I was very lucky that I had so much support from my husband, my family, and what was becoming my second family at the hospital, the NICU nurses through this time. they were my rocks. They helped me each week by pushing me to do a little more for my son, change a nappy, and partake in his cares, I was starting to feel a bit better, a bit, more like a mum ‘should’, but still I had doubts about how I was going to get through it all. I was encouraged every minute of the day to cuddle my son and to have skin on skin, which helped us both. I was given 2 knitted scent hearts to put on my chest and then leave one with my son, and take one with me wherever I am to have something that can connect me to my boy all the time.
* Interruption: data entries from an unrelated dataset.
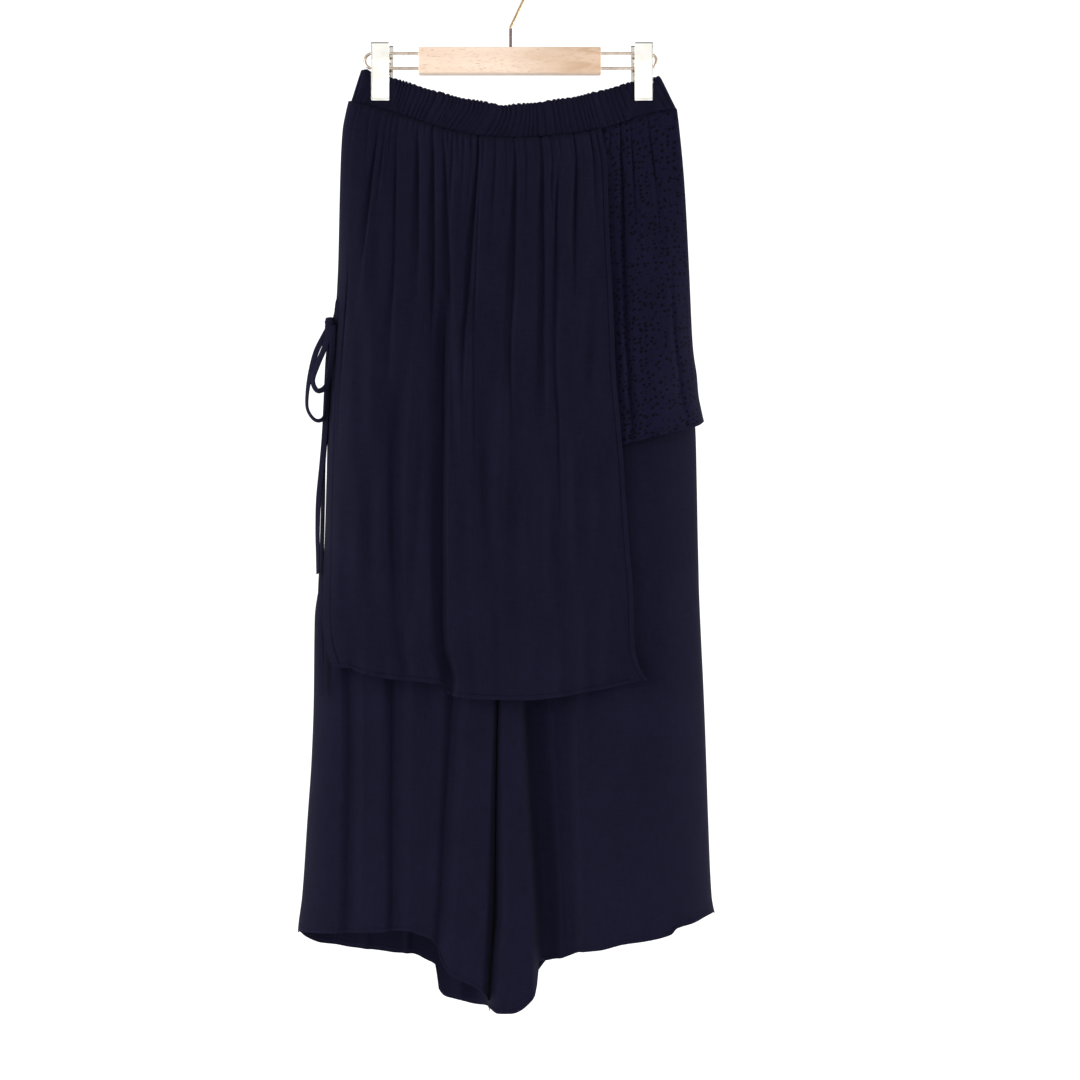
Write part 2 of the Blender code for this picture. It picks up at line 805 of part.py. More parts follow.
def apron_place(across, down):
    """A point of the long front apron, gathered at the waist."""
    drift = APRON_DRIFT[0] * min(down / 0.35, 1.0) + APRON_DRIFT[1] * max(down - 0.5, 0.0) / 0.5
    share = across - drift * 4.0 * across * (1.0 - across)

    def x_at(z):
        left = edge_x(APRON_LEFT, z)
        return left + (edge_x(APRON_RIGHT, z) - left) * share

    x, z = hang(down, x_at, HEM_APRON)
    width = edge_x(APRON_RIGHT, z) - edge_x(APRON_LEFT, z)
    out = skin(x, z, "front", APRON_LAYER, APRON_RELIEF)
    folded = fold_share(down, 0.12) * trough(APRON_FOLDS, across, width, z)
    return Vector((x, folded - out, z))


def apron(collection, look):
    """The long panel that hangs in front from the left side to right of the middle."""
    rows = [0.0, 0.025, 0.07, 0.13, 0.2, 0.28, 0.37, 0.47, 0.57, 0.68, 0.79, 0.88, 0.95, 1.0]
    columns = marks(APRON_FOLDS, APRON_WIDTH, 0.045, (0.0, 0.004, 0.016, 0.045, 0.985, 1.0))
    sheet("apron_panel", collection, look, columns, rows, apron_place, WALL)


def dotted_front_place(across, down):
    """A point of the dotted hip panel, from under the apron to the right side seam."""

    def x_at(z):
        return DOTTED_HIDDEN_EDGE + (edge_x(DOTTED_RIGHT, z) - DOTTED_HIDDEN_EDGE) * across

    x, z = hang(down, x_at, HEM_DOTTED_FRONT)
    width = edge_x(DOTTED_RIGHT, z) - DOTTED_HIDDEN_EDGE
    flare = edge_x(DOTTED_RIGHT, z) - body("right", z)
    top_out, lower_out, _ = DOTTED_LAYER
    out = skin(x, z, "front", (top_out, lower_out, flare), DOTTED_RELIEF)
    out -= fold_share(down, 0.2) * trough(DOTTED_FRONT_FOLDS, across, width, z)
    return Vector((x, -max(out, LEAST_OUT), z))


def dotted_back_place(across, down):
    """A point of the dotted panel's back, from the right side seam round to the left side."""

    def x_at(z):
        right = edge_x(DOTTED_RIGHT, z)
        left = body("left", z) - DOTTED_LAYER[2]
        return right + (left - right) * across

    x, z = hang(down, x_at, HEM_DOTTED_BACK)
    width = edge_x(DOTTED_RIGHT, z) - body("left", z)
    flare = edge_x(DOTTED_RIGHT, z) - body("right", z)
    side_out = flare if x > 0.0 else DOTTED_LAYER[2]
    top_out, lower_out, _ = DOTTED_LAYER
    out = skin(x, z, "back", (top_out, lower_out, side_out), DOTTED_RELIEF)
    out -= fold_share(down, 0.2) * trough(DOTTED_BACK_FOLDS, across, width, z)
    return Vector((x, max(out, LEAST_OUT), z))


def dotted_panels(collection, look):
    """The short dotted panel: its front part and its back."""
    rows = [0.0, 0.06, 0.15, 0.27, 0.4, 0.55, 0.7, 0.83, 0.93, 1.0]
    columns = marks(DOTTED_FRONT_FOLDS, DOTTED_FRONT_WIDTH, 0.1, (0.0, 0.9, 0.965, 0.99, 1.0))
    sheet("dotted_panel_front", collection, look, columns, rows, dotted_front_place, WALL)
    ends = (0.0, 0.003, 0.012, 0.04, 0.96, 0.988, 0.997, 1.0)
    columns = marks(DOTTED_BACK_FOLDS, DOTTED_BACK_WIDTH, 0.06, ends)
    sheet("dotted_panel_back", collection, look, columns, rows, dotted_back_place, WALL)


# Tie


def tie(collection, look):
    """The bow at the left slit: knot, base, two loops and two tails."""
    bpy.ops.mesh.primitive_cube_add(size=1.0)
    knot = bpy.context.active_object
    knot.name = "tie_knot"
    knot.data.name = "tie_knot"
    for vertex in knot.data.vertices:
        for axis in range(3):
            vertex.co[axis] = (vertex.co[axis] * KNOT_SIZE[axis] + KNOT_CENTRE[axis]) * MM
    keep(knot, collection, look)
    soft = knot.modifiers.new("Soft edges", "BEVEL")
    soft.width = KNOT_EDGE * MM
    soft.segments = 2
    plans = (
        ("tie_base", TIE_BASE),
        ("tie_loop_outer", LOOP_OUTER),
        ("tie_loop_inner", LOOP_INNER),
        ("tie_tail_short", TAIL_SHORT),
        ("tie_tail_long", TAIL_LONG),
    )
    for name, stations in plans:
        tube(name, collection, look, route(stations, 2.8 * TAPE), TAPE)


# Hanger


def bar(collection, look):
    """The beech bar, with softened edges."""
    bpy.ops.mesh.primitive_cube_add(size=1.0)
    wood = bpy.context.active_object
    wood.name = "hanger_bar"
    wood.data.name = "hanger_bar"
    for vertex in wood.data.vertices:
        for axis in range(3):
            vertex.co[axis] = (vertex.co[axis] * BAR_SIZE[axis] + BAR_CENTRE[axis]) * MM
    keep(wood, collection, look)
    soft = wood.modifiers.new("Soft edges", "BEVEL")
    soft.width = BAR_EDGE * MM
    soft.segments = 3


def wires(collection, look):
    """On each side two rods come out of the bar and meet in a round loop beyond the clip."""
    middle_z = 0.5 * (ROD_UPPER_Z + ROD_LOWER_Z)
    radius = 0.5 * (ROD_UPPER_Z - ROD_LOWER_Z)
    for name, sign in (("left", -1.0), ("right", 1.0)):
        bar_end = BAR_CENTRE[0] + sign * (0.5 * BAR_SIZE[0] + FIT_GAP)
        turn_x = sign * LOOP_CENTRE_X
        points = [(bar_end, 0.0, ROD_UPPER_Z), (0.5 * (bar_end + turn_x), 0.0, ROD_UPPER_Z)]
        for k in range(13):
            angle = math.radians(90.0 - 15.0 * k)
            points.append(
                (turn_x + sign * radius * math.cos(angle), 0.0, middle_z + radius * math.sin(angle))
            )
        points += [(0.5 * (bar_end + turn_x), 0.0, ROD_LOWER_Z), (bar_end, 0.0, ROD_LOWER_Z)]
        tube(f"hanger_wire_{name}", collection, look, points, WIRE)


def clip_plate(side, centre_x, width):
    """A point of a clip's sprung plate, across its width and down its side profile."""
    sign = -1.0 if side == "front" else 1.0

    def place(across, down):
        outs = [point.out for point in CLIP_PROFILE]
        heights = [-point.z for point in CLIP_PROFILE]
        height = heights[0] + (heights[-1] - heights[0]) * down
        out = along(heights, outs, height)
        return Vector((centre_x + (across - 0.5) * width, sign * out, -height))

    return place


def clips(collection, brass, steel):
    """Each clip: a front plate, a back plate and the sprung hinge round the lower rod."""
    rows = [k / 14.0 for k in range(15)]
    columns = [0.0, 0.5, 1.0]
    for name, centre_x, shift in (
        ("left", CLIP_LEFT_X, CLIP_BACK_SHIFT),
        ("right", CLIP_RIGHT_X, -CLIP_BACK_SHIFT),
    ):
        place = clip_plate("front", centre_x, CLIP_WIDTH)
        sheet(f"clip_front_{name}", collection, brass, columns, rows, place, CLIP_PLATE)
        place = clip_plate("back", centre_x + shift, CLIP_WIDTH)
        sheet(f"clip_back_{name}", collection, brass, columns, rows, place, CLIP_PLATE)
        ring = bpy.data.meshes.new(f"clip_spring_{name}")
        profile = bmesh.new()
        corners = (
            (SPRING_RADIUS, 0.5 * SPRING_LENGTH),
            (SPRING_RADIUS, -0.5 * SPRING_LENGTH),
            (SPRING_BORE, -0.5 * SPRING_LENGTH),
            (SPRING_BORE, 0.5 * SPRING_LENGTH),
        )
        made = [profile.verts.new((r * MM, 0.0, h * MM)) for r, h in corners]
        for first, second in zip(made, made[1:] + made[:1]):
            profile.edges.new((first, second))
        profile.to_mesh(ring)
        profile.free()
        spring = bpy.data.objects.new(f"clip_spring_{name}", ring)
        keep(spring, collection, steel)
        spring.location = Vector((centre_x, 0.0, ROD_LOWER_Z)) * MM
        spring.rotation_euler = (0.0, math.radians(90.0), 0.0)
        turned = spring.modifiers.new("Turned", "SCREW")
        turned.angle = math.radians(360.0)
        turned.steps = 16
        turned.render_steps = 16
        turned.use_merge_vertices = True
        turned.merge_threshold = 0.00002


def hook(collection, brass, steel):
    """The hook: a straight stem out of the bar, then a wire that slants right and curls over."""
    bpy.ops.mesh.primitive_cylinder_add(vertices=16, radius=1.0, depth=1.0)
    stem = bpy.context.active_object
    stem.name = "hook_stem"
    stem.data.name = "hook_stem"
    low = BAR_CENTRE[2] + 0.5 * BAR_SIZE[2] + FIT_GAP
    high = HOOK_BEND_Z - HOOK_FOOT - FIT_GAP
    for vertex in stem.data.vertices:
        vertex.co.x *= 0.5 * WIRE * MM
        vertex.co.y *= 0.5 * WIRE * MM
        vertex.co.z = (0.5 * (low + high) + vertex.co.z * (high - low)) * MM
    keep(stem, collection, steel)
    leave = math.radians(HOOK_LEAVES_AT)
    start = Vector((0.0, 0.0, HOOK_BEND_Z))
    tangent = Vector(
        (HOOK_RADIUS * math.cos(leave), 0.0, HOOK_CENTRE_Z + HOOK_RADIUS * math.sin(leave))
    )
    points = [start - Vector((0.0, 0.0, HOOK_FOOT)), start + Vector((0.0, 0.0, HOOK_FOOT / 3.0))]
    points += [start.lerp(tangent, share) for share in (0.06, 0.35, 0.7)]
    count = 20
    for k in range(count + 1):
        angle = leave + (math.radians(HOOK_ENDS_AT) - leave) * k / count
        points.append(
            Vector(
                (HOOK_RADIUS * math.cos(angle), 0.0, HOOK_CENTRE_Z + HOOK_RADIUS * math.sin(angle))
            )
        )
    tube("hook", collection, brass, points, WIRE)


def main():
    """Build the garment and its hanger."""
    clear_scene()
    collection = bpy.data.collections.new("Culottes on a clip hanger")
    bpy.context.scene.collection.children.link(collection)
    navy = material("Navy cloth", (0.012, 0.012, 0.03), 0.85)
    dotted = material("Dotted navy cloth", (0.010, 0.010, 0.026), 0.85)
    tape = material("Navy tape", (0.014, 0.014, 0.034), 0.8)
    beech = material("Beech", (0.75, 0.56, 0.38), 0.5)
    brass = material("Brass", (0.80, 0.62, 0.36), 0.25, 1.0)
    steel = material("Dark steel", (0.16, 0.12, 0.11), 0.4, 1.0)
    waistband(collection, navy)
    legs(collection, navy)
    apron(collection, navy)
    dotted_panels(collection, dotted)
    tie(collection, tape)
    bar(collection, beech)
    wires(collection, brass)
    clips(collection, brass, steel)
    hook(collection, brass, steel)


main()
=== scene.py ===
"""Dresses the culottes on their clip hanger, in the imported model's own frame, for a studio picture.

Forms are in millimetres; the tapes' routes, the finishes and the studio are in metres. Heights are
measured up from the inner top of the hanger's hook, and -Y is the front.
"""

import logging
import math
from dataclasses import dataclass
from enum import Enum
from typing import Callable, ClassVar, Sequence

import bmesh
import bpy
import numpy as np
from mathutils import Matrix, Vector


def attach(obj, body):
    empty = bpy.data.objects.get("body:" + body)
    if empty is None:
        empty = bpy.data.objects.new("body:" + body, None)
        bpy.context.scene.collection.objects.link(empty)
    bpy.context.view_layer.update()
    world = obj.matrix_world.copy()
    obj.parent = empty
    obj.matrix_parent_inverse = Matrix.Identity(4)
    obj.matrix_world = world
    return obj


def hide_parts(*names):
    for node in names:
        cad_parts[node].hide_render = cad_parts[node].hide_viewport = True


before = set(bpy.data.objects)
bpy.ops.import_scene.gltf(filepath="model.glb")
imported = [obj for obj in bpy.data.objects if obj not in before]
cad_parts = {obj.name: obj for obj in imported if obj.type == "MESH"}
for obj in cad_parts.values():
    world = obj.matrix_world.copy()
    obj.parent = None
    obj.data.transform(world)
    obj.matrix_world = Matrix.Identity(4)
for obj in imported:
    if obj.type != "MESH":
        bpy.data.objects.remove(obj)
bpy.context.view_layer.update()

MM = 0.001
BODY_NAME = "root"
CLOTH_MAP = "Cloth"
# Passes that find a panel's upper and lower end, and steps from point to point of a route
HANGING_PASSES = 8
FINE_STEPS = 12

Piece = bpy.types.Object
Material = bpy.types.Material
Socket = bpy.types.NodeSocket
Field = np.ndarray
Colour = tuple[float, float, float]
Point = tuple[float, float, float]
Place = tuple[Field, Field, Field]
Pair = tuple[float, float]

log = logging.getLogger("culottes")


class Side(Enum):
    """The garment's front and back, as signs along Y."""

    FRONT = -1.0
    BACK = 1.0


class LegName(Enum):
    """The two legs, as the garment is looked at."""

    LEFT = "left"
    RIGHT = "right"


# The garment's named sizes, row by row as a maker would list them

# height, left seam, middle line, right seam, half depth in front, half depth behind
BODY_ROWS = (
    (-150, -165, 3, 170.5, 15, 15),
    (-180, -171, 2.5, 174, 16, 16),
    (-212, -173.3, 2, 177, 17.2, 17),
    (-280, -175.2, 0.5, 182, 19.8, 19.4),
    (-348, -176.9, -2, 185.2, 22.2, 21.6),
    (-400, -179, -4, 187.7, 24, 23.2),
    (-463, -183.2, -7, 191.8, 26.2, 25.2),
    (-505, -185.3, -9, 194.3, 27.6, 26.4),
    (-547, -187.3, -10.5, 195.2, 29, 27.8),
    (-610, -189.5, -11.5, 196.4, 31, 29.6),
    (-640, -195.5, -12, 197.1, 31.9, 30.4),
    (-660, -201, -12.3, 197.5, 32.5, 31),
    (-693, -205.4, -12.7, 198.8, 33.4, 31.9),
    (-778, -206.4, -13.5, 202.8, 35.8, 34),
    (-837, -208.5, -14.5, 205, 37.4, 35.4),
    (-903, -213, -15.5, 207.2, 39.2, 37),
    (-983, -218.5, -16.5, 210.8, 41.2, 38.9),
    (-1020, -222.9, -18.2, 217.5, 42.2, 39.8),
    (-1110, -225, -22.5, 221, 44, 41.4),
)
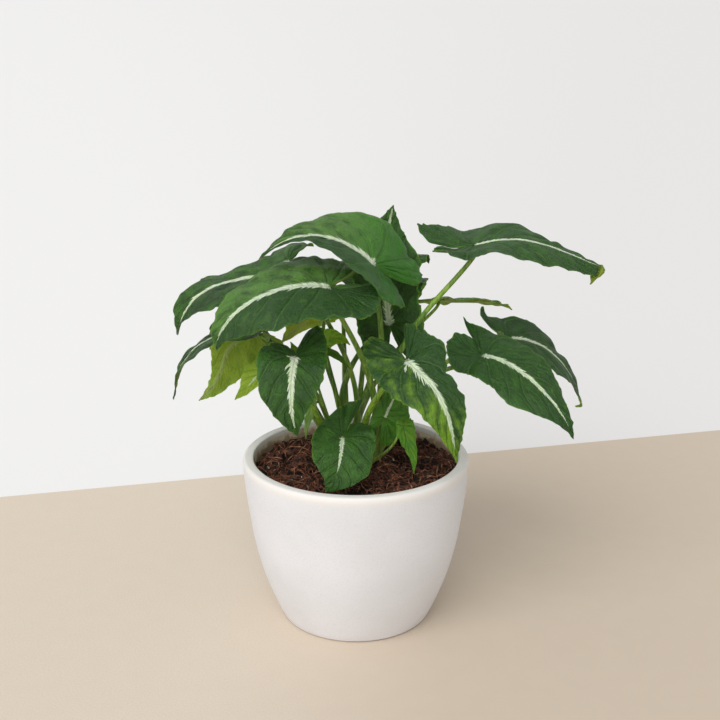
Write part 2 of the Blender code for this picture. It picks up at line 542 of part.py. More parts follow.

It is crazy how important this heart became, I couldn’t be without it. As the weeks went on, my confidence grew I was in a routine that I needed to function.
The time came where he was strong enough to move to North Shore hospital and be closer to home. We were ecstatic, but also nervous, we just wanted him to be where he needed to be, and Middlemore was amazing. Eventually we moved him, he coped well with the transfer, and was getting so strong, within a few days we started breastfeeding, at first this was a great feeling then he got weaker and too tired and stopped breathing while feeding, this was a terrifying moment, and made that initial leap to continue a little harder as I felt like the cause but eventually he grew stronger and I started being there longer so that I could feed him. Our little boy was an absolute rockstar, he was packing on the weight and making everyone so proud.
After 6 weeks I had 2 overnight stays with him, I finally found out what it was like to be a mum for 24 hours, in the sense of being there for every cry, every feed, every nappy change, it finally gave me a sense of purpose, and I could finally see a bit more light at the end of the tunnel. The day before Mothers Day 2019, we were able to bring our little man home, this will forever be the best Mothers Day gift I will have. We were so proud and happy, but also fearful, we were now on our own. I know most new parents are thrown into that situation a lot sooner, but I had become reliant on asking nurses what’s right, what’s wrong, how much of this, how much of that etc, now it was on us. We got into our own little rhythm and it was going great, we finally felt like a family, my husband was able to now spend some time with our son too as we had decided for him to stay at work while our baby was in hospital so his paternity leave would allow him time to meet his son.
The feelings of disbelief that I had a baby and that this little being is ours to nurture started to lift. Now 19 months in, from time to time the trauma and the heavy emotions hit and it is an on going battle, but seeing my boy thriving and loving life, I couldn’t be prouder of him and us. I couldn’t love him more. I don’t think anyone can prepare you for a premature baby and the experience that comes with it, the emotions, the questions, and the mental state it can cause. It is defiantly an experience that makes you stronger, and one that is very hard to see through at the time.
***Thank you for sharing your brave, emotional journey Aimee ***
We get a lot of positive feedback from families in a neonatal unit who read these stories and feel strength, hope and positivity knowing that they are not alone going through these experiences and feeling certain emotions.